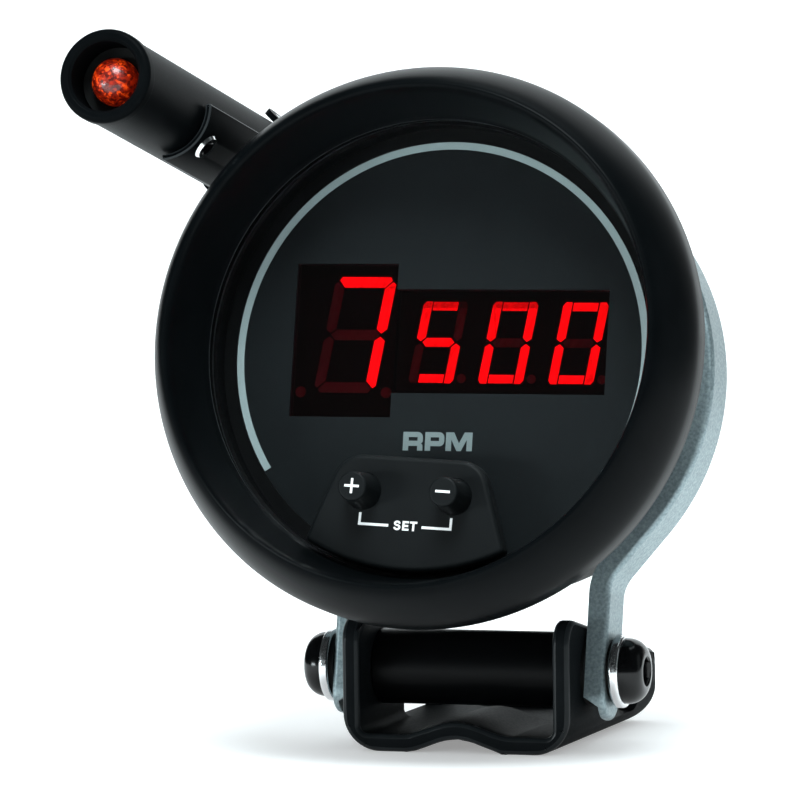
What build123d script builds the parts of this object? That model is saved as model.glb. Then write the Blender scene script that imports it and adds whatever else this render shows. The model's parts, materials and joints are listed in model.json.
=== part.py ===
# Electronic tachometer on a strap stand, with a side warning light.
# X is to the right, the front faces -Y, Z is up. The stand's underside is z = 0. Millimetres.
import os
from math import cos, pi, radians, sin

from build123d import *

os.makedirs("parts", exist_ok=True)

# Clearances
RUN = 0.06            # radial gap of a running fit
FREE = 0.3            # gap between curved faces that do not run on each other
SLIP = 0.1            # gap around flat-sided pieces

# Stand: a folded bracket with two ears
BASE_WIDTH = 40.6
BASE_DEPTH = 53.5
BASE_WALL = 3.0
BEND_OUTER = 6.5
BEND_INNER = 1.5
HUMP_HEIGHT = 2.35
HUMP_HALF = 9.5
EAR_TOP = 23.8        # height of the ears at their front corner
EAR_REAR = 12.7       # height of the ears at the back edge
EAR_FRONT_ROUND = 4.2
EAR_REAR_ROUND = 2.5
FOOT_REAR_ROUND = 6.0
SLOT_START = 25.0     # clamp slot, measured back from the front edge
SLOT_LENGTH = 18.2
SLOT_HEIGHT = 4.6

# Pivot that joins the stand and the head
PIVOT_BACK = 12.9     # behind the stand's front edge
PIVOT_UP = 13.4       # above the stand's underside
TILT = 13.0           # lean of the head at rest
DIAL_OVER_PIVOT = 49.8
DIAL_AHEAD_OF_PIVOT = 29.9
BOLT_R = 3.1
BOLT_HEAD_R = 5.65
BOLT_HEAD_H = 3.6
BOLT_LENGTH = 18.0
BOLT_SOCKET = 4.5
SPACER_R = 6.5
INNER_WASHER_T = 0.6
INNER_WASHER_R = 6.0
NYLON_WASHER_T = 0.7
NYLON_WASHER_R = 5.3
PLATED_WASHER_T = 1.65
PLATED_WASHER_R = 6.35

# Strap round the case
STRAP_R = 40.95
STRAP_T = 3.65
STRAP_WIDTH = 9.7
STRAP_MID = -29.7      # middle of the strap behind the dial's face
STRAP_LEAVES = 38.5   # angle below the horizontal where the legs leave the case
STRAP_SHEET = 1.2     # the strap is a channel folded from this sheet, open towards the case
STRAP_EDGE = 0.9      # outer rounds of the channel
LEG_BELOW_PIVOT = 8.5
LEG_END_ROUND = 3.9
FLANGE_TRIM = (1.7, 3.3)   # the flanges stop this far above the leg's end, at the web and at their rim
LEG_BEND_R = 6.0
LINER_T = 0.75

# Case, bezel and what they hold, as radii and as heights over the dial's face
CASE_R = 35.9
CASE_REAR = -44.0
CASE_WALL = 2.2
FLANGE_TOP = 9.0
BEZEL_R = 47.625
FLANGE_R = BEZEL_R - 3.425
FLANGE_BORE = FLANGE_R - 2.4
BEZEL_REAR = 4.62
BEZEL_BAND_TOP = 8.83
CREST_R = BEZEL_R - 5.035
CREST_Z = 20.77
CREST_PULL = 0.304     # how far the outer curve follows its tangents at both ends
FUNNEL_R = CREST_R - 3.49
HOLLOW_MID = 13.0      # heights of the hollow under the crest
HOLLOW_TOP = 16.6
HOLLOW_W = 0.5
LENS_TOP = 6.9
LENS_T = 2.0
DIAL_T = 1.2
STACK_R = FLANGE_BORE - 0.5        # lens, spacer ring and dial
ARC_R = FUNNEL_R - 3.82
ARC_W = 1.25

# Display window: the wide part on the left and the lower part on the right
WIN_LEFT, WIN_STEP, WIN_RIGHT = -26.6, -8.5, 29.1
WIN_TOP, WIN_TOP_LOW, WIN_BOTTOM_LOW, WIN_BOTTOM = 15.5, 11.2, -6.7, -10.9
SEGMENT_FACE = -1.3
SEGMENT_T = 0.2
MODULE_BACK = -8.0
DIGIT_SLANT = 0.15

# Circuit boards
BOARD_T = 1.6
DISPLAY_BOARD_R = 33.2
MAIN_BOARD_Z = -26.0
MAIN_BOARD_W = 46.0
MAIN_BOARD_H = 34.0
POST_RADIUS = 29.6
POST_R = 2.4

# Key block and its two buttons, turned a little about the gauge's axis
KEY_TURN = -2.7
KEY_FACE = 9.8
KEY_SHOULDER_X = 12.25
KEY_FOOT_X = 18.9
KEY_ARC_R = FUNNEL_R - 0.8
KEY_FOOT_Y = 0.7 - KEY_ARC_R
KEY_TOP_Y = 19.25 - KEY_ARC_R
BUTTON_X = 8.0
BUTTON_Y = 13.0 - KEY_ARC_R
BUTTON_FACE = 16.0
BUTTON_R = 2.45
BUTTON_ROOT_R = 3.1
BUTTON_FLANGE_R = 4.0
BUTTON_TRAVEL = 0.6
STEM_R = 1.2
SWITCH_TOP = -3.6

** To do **
Using the listing above, say how many of its lines contain the string "that", giving nothing but the figure.

** Answer to the problem **
3